I feared becoming anything different than what I envisioned for myself. It was the thought of me never fulfilling the destiny that terrified me.

I feared becoming anything less than great.

I started playing golf as if my life was on the line. I started believing the scores I posted every round was a direct reflection of who I was. When I played great, I felt on top of the world. 

When I didn’t play my best, it was hard to look at myself in the mirror.

I started to panic over small mistakes and created worst-case scenarios in my head about what might happen every time I stood on the tee box.

I lost who I was and why I was even playing golf in the first place.

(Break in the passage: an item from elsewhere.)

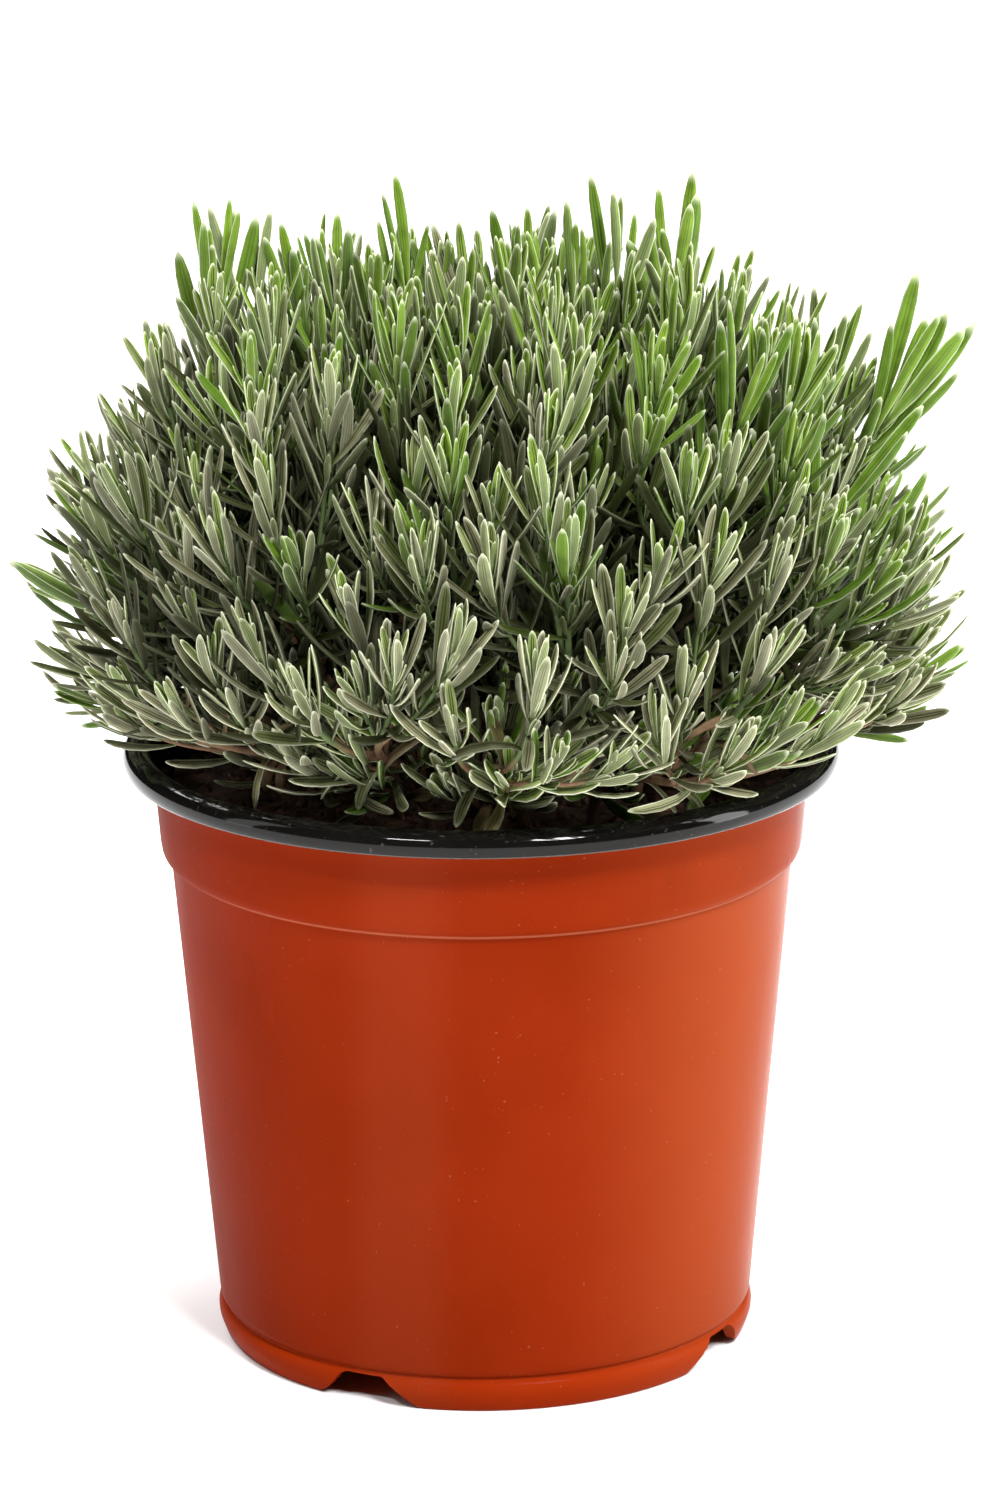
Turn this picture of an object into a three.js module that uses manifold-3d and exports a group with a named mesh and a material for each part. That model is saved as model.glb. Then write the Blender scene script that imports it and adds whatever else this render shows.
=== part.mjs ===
// Potted lavender: a bushy lavender, not yet in flower, in a two-colour nursery pot.
// Millimetres, +Z up. The origin is on the floor, on the pot's axis; the photographed front is -Y.
import * as THREE from 'three';
import { mergeVertices } from 'three/addons/utils/BufferGeometryUtils.js';
import Module from 'manifold-3d';

const wasm = await Module();
wasm.setup();

// ---- Driving dimensions ----------------------------------------------------------------------

const GAP = 0.3; // clearance kept between pieces that touch

const POT_SIDES = 32;
const SHEET = 0.9; // thickness of each of the pot's two colour layers
const FOOT_HEIGHT = 9.9;
const BASE_HEIGHT = 10.3; // underside of the pot's floor
const FOOT_RADIUS = 70;
const SKIRT_THICKNESS = 1.4;
const BASE_RADIUS = 71.8; // outside of the body just above the feet
const SHOULDER_RADIUS = 82.6; // outside of the body just under the collar
const SHOULDER_HEIGHT = 133.4;
const COLLAR_RADIUS = 85.2; // outside of the collar at its lower edge
const RIM_RADIUS = 95;
const RIM_HEIGHT = 164; // height of the whole pot
const RIM_DEPTH = 6.2; // from the crest of the rolled rim down to its lip
const NOTCHES_DEG = [-25, 59.5, 155, 239.5]; // gaps between the feet, from the front towards +X
const NOTCH_TOP = 11.4; // width of a notch at the body
const NOTCH_SLOPE = 10; // how far each side of a notch runs out on the way down
const NOTCH_EASE = 1.5; // the foot's lower corners are cut back by this much
const NOTCH_EASE_HEIGHT = 1.2;
const NOTCH_CUT = 30; // length of the cut through the skirt, half of it inside
const DRAINS = 6;
const DRAIN_RADIUS = 5;
const DRAIN_RING = 46;
const DRAIN_SIDES = 8;
const DRILL_LENGTH = 12;

const SOIL_HEIGHT = 149;
const SOIL_BUMP = 1.6;
const SOIL_SIDES = 24;
const SOIL_PLAY = 0.9; // between the lining and the corners of the soil's many-sided outline
const SOIL_RINGS = [0.87, 0.78, 0.6, 0.4, 0.2]; // rings of the top's bumps, shares of its radius
const HOLE_DEPTH = 26;
const HOLE_SIDES = 6;
const HOLE_PLAY = 0.7; // between a stem and the corners of its hole
const HOLE_HEADROOM = 20; // how far a hole's cut runs on above the soil

const STEMS = 30;
const STEM_FOOT_RING = 56; // the outermost stems leave the soil at this radius
const STEM_BASE = 1.7; // stem radius in the soil
const STEM_TOP = 1.0;
const STEM_RISE = 0.3; // share of a stem's reach on which it keeps its first direction
const STEM_UPRIGHT = 8; // and a length that is added where it leaves the soil
const STEM_LEAD = 0.38; // share of a stem's reach that leads into its tip's direction
const FORK = 0.42; // share of the stem's length where it divides in two
const SHOOT_SPREAD = 14; // from the middle of the fork's two tips to each of them
const CROWN_RADIUS = 30; // nearer the axis than this the spread isn't turned into a wider angle
const FOOT_POINT = 1; // length of the blunt point at a stem's foot
const TIP_POINT = 3; // and of the one at a shoot's tip
const TRUNK_RINGS = 4; // rings of the bare part of a stem
const BRANCH_RINGS = 1;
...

By the end of my sophomore year, I was at my all-time low. I felt defeated and my golf game was nowhere near the performance level it needed to be. There were multiple occasions where I thought my career in golf was a sunk-cost fallacy, that all the time and money I’ve invested was just a waste.

For nothing.

My grades were salvageable so that I could apply for an internship or study abroad. I thought maybe that was the path. I started to believe that golf was never my destiny.

Yet, I was reluctant to secure an internship. When I did apply for internships and got accepted, I never followed through. I never saw myself with a desk job, so I never made an effort to have one.

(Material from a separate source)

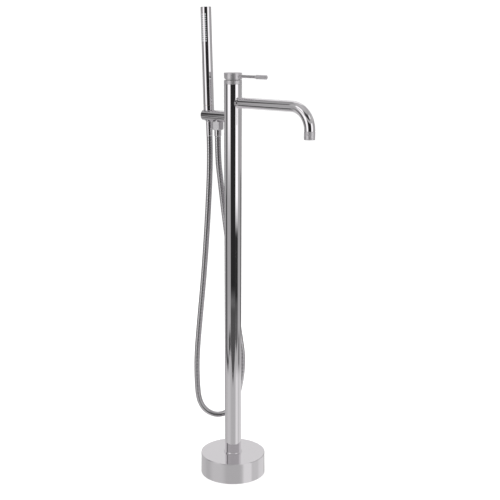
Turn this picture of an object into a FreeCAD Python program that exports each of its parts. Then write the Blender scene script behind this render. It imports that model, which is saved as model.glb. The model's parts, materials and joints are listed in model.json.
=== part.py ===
import FreeCAD, Part
import Sketcher
import math
import os
from FreeCAD import Placement, Rotation, Vector

# A floor standing bath filler: a round column on a drum-shaped foot, a lever on top, a spout over the
# bath, and a stick handset that stands in a holder arm on the other side.
# Frame: +Z up, the origin on the floor in the middle of the foot, +X towards the spout, the arm along -X.
# Millimetres.

os.makedirs("parts", exist_ok=True)
doc = FreeCAD.newDocument("bath_filler")

# ---------------------------------------------------------------------------------------------------
# Driving dimensions
# ---------------------------------------------------------------------------------------------------

DIMENSIONS = (
    ("column_radius", 20.0, "column tube, outside"),
    ("column_wall", 1.5, "column tube wall"),
    ("column_top", 937.4, "upper end of the column tube"),
    ("base_radius", 78.0, "foot cover, outside"),
    ("base_height", 51.0, "foot cover"),
    ("base_wall", 1.6, "foot cover wall"),
    ("base_edge", 1.2, "rounding of the foot cover's upper edge"),
    ("collar_radius", 21.8, "collar where the column enters the foot, outside"),
    ("collar_height", 3.2, "that collar above the foot cover"),
    ("flange_radius", 62.0, "floor flange"),
    ("flange_thick", 8.0, "floor flange"),
    ("socket_radius", 27.0, "socket on the flange that holds the column, outside"),
    ("socket_top", 34.0, "upper end of that socket"),
    ("bolt_circle", 50.0, "radius of the circle of floor bolts"),
    ("bolt_hole", 4.5, "radius of a floor bolt's hole"),
    ("clamp_height", 22.0, "screws that clamp the column in its socket"),
    ("clamp_radius", 3.0, "those screws"),
    ("block_radius", 18.4, "inlet block"),
    ("block_height", 44.0, "inlet block"),
    ("inlet_offset", 9.0, "hot and cold inlets from the middle"),
    ("inlet_radius", 7.5, "inlet thread, inside"),
    ("inlet_depth", 12.0, "inlet thread"),
    ("riser_radius", 5.0, "supply pipes inside the column"),
    ("riser_wall", 1.0, "supply pipe wall"),
    ("riser_side", 6.2, "supply pipes from the middle plane"),
    ("riser_back", 10.6, "supply pipes from the spout's plane"),
    ("riser_foot", 32.0, "lower end of the supply pipes"),
    ("valve_radius", 18.3, "valve body"),
    ("valve_foot", 848.0, "lower end of the valve body"),
    ("valve_shoulder", 927.0, "upper end of its wide part"),
    ("valve_top", 936.0, "upper end of its neck"),
    ("valve_neck", 16.2, "radius of its neck"),
    ("cartridge_foot", 910.0, "lower end of the mixing cartridge"),
    ("cartridge_shoulder", 930.0, "shoulder of the mixing cartridge"),
    ("cartridge_radius", 12.5, "mixing cartridge"),
    ("pivot_height", 934.0, "pin that the lever tilts about"),
    ("lift_angle", 15.0, "how far the lever lifts, degrees"),
    ("ring_top", 946.2, "upper face of the ring under the lever cap"),
    ("cap_foot", 947.7, "lower face of the lever cap"),
    ("cap_top", 962.0, "upper face of the lever cap"),
    ("lever_height", 954.9, "axis of the lever's rod"),
    ("lever_step", 67.0, "where the rod becomes the grip"),
    ("lever_reach", 96.3, "end of the grip"),
    ("rod_radius", 3.4, "lever rod"),
    ("grip_radius", 4.7, "lever grip"),
    ("spout_height", 897.0, "axis of the spout's level run"),
    ("spout_reach", 215.0, "axis of the outlet"),
    ("spout_radius", 11.8, "spout tube, outside"),
    ("spout_wall", 1.4, "spout tube wall"),
    ("spout_bend", 47.5, "radius of the spout's bend, on its axis"),
    ("spout_collar", 13.3, "collar where the spout leaves the column, outside"),
    ("outlet_foot", 830.0, "lower face of the outlet"),
    ("outlet_head", 848.0, "upper end of the outlet's ring"),
    ("arm_height", 864.5, "axis of the holder arm"),
    ("arm_radius", 12.4, "holder arm"),
    ("arm_end", 88.5, "end face of the holder arm"),
    ("holder_place", 73.2, "handset's seat from the column's axis"),
    ("holder_lean", 1.8, "the seat leans outwards, degrees"),
    ("outlet_place", 45.9, "hose outlet from the column's axis"),
    ("port_radius", 8.2, "threaded ports of the valve body"),
    ("diverter_height", 894.0, "axis of the diverter"),
    ("diverter_knob", 8.5, "radius of the diverter's knob"),
    ("handset_radius", 12.1, "stick handset"),
    ("handset_wall", 1.3, "its tube"),
    ("handset_seam", 23.0, "seam above its cone nut, along the handset from the arm's axis"),
    ("handset_top", 239.0, "upper end, along the handset from the arm's axis"),
    ("spray_middle", 194.0, "middle of the spray face, along the handset"),
    ("spray_length", 66.0, "spray face"),
    ("spray_width", 19.0, "spray face"),
    ("nozzle_pitch", 4.8, "from one row of nozzles to the next"),
    ("hose_radius", 7.0, "shower hose, outside"),
    ("hose_bore", 4.0, "shower hose, inside"),
    ("ferrule_length", 33.0, "sleeve at the handset's end of the hose"),
)

sheet = doc.addObject("Spreadsheet::Sheet", "Dimensions")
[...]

I was still too hung up about my golf game and how I failed.

My mother suggested I take a flight home to Asia to see my extended family for the next month and clear my head.

So, I did and I’m glad I did.

After my trip home, I felt renewed and refreshed. It was true that my golf game didn’t seem promising, but this feeling gave me hope and strength to keep moving forward. 

I realized all this time, when I thought I wasn’t made to be an athlete or thought less of myself, it was because I saw golf as my only identity.

It took me a long time to understand that even though I played golf for a living, it wasn’t who I was at my core. When I returned for my third year of college, I created space between golf and my life outside of golf.

Whatever happened at the golf course, I didn’t want it to affect how I carried myself.

Soon enough, I started performing better. I felt calmer, happier, and more confident on the course. 

My dream of being a professional golfer was coming closer and closer.

Today, I am a college graduate, a two-time Dean’s List student-athlete, a three-year All-American, a two-time PAC-12 Champion, and trending farther than I thought I would be in my life.

I have a close-knit of friends who are always there for me and bless them for staying by my side through it all.

Golf is my life and a part of my identity, but who I am is much more than that.

So, whatever your journey is, wherever your destiny lies, go full force. But draw a line between your ambitions and self-worth because you are much more than a number on a scorecard.

Remember, when it comes to life make sure to pay attention to what you pay attention to. Chances are if you’re always belittling yourself or putting yourself up on this high horse in your mind, you’re far from reality. 

And I’ve come to learn that the only unbeaten record belongs to reality. It will always have a way of eventually finding you.